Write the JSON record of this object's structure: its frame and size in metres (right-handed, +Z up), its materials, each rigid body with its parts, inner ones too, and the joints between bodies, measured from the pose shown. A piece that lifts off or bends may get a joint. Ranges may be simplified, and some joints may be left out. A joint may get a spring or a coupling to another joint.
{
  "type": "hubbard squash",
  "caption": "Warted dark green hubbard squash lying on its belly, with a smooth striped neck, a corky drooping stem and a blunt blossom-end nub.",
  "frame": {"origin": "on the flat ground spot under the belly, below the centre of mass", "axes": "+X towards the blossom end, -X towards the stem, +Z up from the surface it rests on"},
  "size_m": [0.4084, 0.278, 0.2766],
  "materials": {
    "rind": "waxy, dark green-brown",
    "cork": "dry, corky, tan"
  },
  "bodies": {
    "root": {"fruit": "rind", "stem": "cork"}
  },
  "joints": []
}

-----

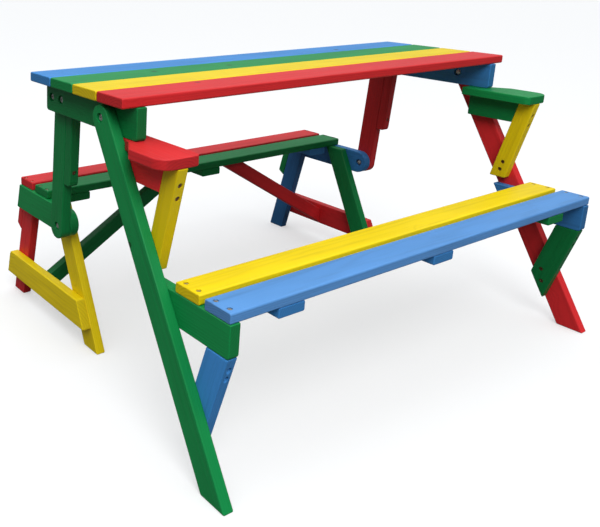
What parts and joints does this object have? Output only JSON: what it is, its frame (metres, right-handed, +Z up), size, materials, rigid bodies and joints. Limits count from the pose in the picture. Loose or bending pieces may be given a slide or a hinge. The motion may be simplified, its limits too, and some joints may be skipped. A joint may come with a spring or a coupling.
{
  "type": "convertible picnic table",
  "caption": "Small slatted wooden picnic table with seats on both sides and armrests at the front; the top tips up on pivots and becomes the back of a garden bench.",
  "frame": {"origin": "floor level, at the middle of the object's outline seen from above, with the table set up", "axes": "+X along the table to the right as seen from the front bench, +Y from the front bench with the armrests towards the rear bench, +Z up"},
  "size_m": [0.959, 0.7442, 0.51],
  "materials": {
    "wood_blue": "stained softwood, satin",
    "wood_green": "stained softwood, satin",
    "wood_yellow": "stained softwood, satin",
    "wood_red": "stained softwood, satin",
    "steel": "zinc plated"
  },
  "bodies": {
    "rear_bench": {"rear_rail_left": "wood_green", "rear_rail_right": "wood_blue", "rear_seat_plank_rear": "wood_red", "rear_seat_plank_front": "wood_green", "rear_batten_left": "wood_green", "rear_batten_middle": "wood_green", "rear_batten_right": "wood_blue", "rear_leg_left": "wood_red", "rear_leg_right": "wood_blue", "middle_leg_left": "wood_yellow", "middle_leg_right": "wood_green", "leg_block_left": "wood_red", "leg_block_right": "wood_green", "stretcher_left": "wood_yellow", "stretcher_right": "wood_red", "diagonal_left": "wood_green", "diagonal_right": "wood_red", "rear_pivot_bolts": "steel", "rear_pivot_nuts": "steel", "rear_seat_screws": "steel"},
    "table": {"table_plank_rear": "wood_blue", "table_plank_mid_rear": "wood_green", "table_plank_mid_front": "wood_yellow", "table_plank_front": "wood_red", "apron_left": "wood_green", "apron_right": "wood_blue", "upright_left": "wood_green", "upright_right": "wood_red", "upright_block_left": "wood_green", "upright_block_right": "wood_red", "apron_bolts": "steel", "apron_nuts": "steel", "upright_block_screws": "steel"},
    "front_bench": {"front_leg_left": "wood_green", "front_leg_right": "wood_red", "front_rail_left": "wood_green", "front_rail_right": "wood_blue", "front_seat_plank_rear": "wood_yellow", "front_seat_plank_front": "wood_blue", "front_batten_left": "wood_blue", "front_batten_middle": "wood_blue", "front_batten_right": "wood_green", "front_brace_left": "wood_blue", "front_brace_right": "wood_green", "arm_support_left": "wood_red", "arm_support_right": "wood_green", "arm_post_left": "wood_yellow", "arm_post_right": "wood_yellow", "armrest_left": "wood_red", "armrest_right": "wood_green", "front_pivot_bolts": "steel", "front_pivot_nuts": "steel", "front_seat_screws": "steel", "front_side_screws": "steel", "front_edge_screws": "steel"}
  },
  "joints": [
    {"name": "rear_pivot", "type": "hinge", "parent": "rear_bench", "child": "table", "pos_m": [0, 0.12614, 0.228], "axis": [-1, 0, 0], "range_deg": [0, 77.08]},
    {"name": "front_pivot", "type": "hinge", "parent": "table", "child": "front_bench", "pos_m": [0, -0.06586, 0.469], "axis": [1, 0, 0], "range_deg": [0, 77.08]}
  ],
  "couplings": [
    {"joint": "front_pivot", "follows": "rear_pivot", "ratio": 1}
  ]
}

-----

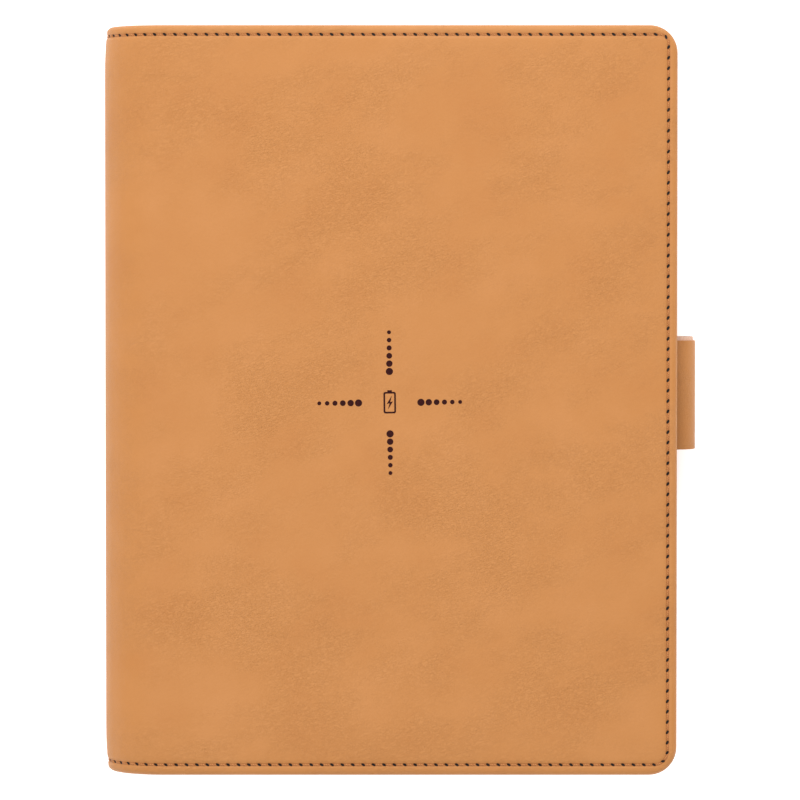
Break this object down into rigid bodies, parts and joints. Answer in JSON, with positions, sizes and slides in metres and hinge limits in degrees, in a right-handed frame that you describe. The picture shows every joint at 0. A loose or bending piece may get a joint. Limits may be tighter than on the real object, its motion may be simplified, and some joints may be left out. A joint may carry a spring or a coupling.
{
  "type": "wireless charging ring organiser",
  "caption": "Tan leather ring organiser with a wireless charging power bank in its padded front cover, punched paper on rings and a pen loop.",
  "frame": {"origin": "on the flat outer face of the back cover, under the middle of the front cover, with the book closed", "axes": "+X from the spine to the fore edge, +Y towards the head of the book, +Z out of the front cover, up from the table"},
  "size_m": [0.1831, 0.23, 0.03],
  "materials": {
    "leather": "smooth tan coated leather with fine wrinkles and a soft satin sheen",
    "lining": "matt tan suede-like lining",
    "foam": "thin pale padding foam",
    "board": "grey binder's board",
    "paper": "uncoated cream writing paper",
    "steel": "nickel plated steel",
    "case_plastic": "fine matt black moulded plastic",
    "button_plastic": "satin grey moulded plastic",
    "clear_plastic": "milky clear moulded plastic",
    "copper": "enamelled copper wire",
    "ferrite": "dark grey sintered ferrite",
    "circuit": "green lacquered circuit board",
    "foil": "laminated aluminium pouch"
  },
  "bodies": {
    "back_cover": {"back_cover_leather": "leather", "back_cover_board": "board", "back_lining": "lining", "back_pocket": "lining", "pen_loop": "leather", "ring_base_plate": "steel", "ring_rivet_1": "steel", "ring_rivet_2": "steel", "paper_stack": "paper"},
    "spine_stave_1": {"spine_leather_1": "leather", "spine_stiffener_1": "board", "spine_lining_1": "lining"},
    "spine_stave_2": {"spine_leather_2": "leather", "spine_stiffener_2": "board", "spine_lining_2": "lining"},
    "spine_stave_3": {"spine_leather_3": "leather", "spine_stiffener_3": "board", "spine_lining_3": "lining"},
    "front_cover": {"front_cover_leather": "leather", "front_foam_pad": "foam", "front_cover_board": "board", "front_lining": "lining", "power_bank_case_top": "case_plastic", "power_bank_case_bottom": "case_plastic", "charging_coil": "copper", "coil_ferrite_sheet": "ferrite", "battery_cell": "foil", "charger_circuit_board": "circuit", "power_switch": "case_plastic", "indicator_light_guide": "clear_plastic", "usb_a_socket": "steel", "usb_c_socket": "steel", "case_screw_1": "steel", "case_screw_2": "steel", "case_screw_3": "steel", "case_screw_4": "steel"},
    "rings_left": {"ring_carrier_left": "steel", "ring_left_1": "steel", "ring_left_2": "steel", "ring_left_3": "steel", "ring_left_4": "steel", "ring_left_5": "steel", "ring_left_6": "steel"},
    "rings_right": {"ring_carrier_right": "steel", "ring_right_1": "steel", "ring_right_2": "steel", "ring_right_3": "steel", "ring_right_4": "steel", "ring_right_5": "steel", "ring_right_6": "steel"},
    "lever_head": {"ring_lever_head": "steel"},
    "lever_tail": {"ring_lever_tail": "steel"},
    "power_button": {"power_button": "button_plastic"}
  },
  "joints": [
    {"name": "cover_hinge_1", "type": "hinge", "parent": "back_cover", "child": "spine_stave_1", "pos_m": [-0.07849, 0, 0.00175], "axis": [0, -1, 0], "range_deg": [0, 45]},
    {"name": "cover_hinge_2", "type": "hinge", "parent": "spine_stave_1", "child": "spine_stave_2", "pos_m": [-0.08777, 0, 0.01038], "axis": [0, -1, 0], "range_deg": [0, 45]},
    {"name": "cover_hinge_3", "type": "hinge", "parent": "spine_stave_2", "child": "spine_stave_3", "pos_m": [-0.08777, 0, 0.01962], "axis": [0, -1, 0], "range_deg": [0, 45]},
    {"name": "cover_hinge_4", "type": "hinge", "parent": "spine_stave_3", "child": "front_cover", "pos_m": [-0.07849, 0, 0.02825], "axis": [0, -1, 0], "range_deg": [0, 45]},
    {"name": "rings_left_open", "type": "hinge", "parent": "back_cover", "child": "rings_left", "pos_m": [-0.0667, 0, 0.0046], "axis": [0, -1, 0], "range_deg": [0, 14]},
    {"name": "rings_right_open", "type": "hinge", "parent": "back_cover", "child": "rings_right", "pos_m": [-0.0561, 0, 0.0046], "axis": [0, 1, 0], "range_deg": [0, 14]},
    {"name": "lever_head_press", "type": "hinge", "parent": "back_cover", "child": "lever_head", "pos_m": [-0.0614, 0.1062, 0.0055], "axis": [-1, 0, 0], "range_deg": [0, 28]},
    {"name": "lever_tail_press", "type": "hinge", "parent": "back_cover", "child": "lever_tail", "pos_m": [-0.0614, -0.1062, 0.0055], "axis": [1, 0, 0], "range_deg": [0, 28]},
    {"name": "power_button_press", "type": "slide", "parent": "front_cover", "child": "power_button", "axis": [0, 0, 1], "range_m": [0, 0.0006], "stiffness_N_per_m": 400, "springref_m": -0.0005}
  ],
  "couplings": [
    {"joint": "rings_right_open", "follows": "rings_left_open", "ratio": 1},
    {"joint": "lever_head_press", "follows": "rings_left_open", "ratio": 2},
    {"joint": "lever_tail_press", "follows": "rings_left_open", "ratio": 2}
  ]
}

-----

> _TASK GOAL_: Wherever the string "joints" appears in the entries above, list that line.

> _COMPLETED TASK_:
Write the JSON record of this object's structure: its frame and size in metres (right-handed, +Z up), its materials, each rigid body with its parts, inner ones too, and the joints between bodies, measured from the pose shown. A piece that lifts off or bends may get a joint. Ranges may be simplified, and some joints may be left out. A joint may get a spring or a coupling to another joint.
  "joints": []
What parts and joints does this object have? Output only JSON: what it is, its frame (metres, right-handed, +Z up), size, materials, rigid bodies and joints. Limits count from the pose in the picture. Loose or bending pieces may be given a slide or a hinge. The motion may be simplified, its limits too, and some joints may be skipped. A joint may come with a spring or a coupling.
  "joints": [
Break this object down into rigid bodies, parts and joints. Answer in JSON, with positions, sizes and slides in metres and hinge limits in degrees, in a right-handed frame that you describe. The picture shows every joint at 0. A loose or bending piece may get a joint. Limits may be tighter than on the real object, its motion may be simplified, and some joints may be left out. A joint may carry a spring or a coupling.
  "joints": [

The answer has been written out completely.